Transfer Learning for Affordable and High-Quality Tunneling Splittings from Instanton Calculations
Silvan Käser, Jeremy O. Richardson, Markus Meuwly
Abstract
The combination of transfer learning (TL) a low-level potential energy surface (PES) to a higher level of electronic structure theory together with ring-polymer instanton (RPI) theory is explored and applied to malonaldehyde.
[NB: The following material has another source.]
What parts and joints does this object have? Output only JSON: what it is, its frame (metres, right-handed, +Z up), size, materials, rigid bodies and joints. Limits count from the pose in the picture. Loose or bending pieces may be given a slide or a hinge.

The RPI approach provides a semiclassical approximation of the tunneling splitting and depends sensitively on the accuracy of the PES. With second-order Møller–Plesset perturbation theory (MP2) as the low-level model and energies and forces from coupled cluster singles, doubles, and perturbative triples [CCSD(T)] as the high-level (HL) model, it is demonstrated that CCSD(T) information from only 25–50 judiciously selected structures along and around the instanton path suffice to reach HL accuracy for the tunneling splitting. In addition, the global quality of the HL-PES is demonstrated through a mean average error of 0.3 kcal/mol for energies up to 40 kcal/mol above the minimum energy structure (a factor of 2 higher than the energies employed during TL) and <2 cm–1 for harmonic frequencies compared with computationally challenging normal mode calculations at the CCSD(T) level.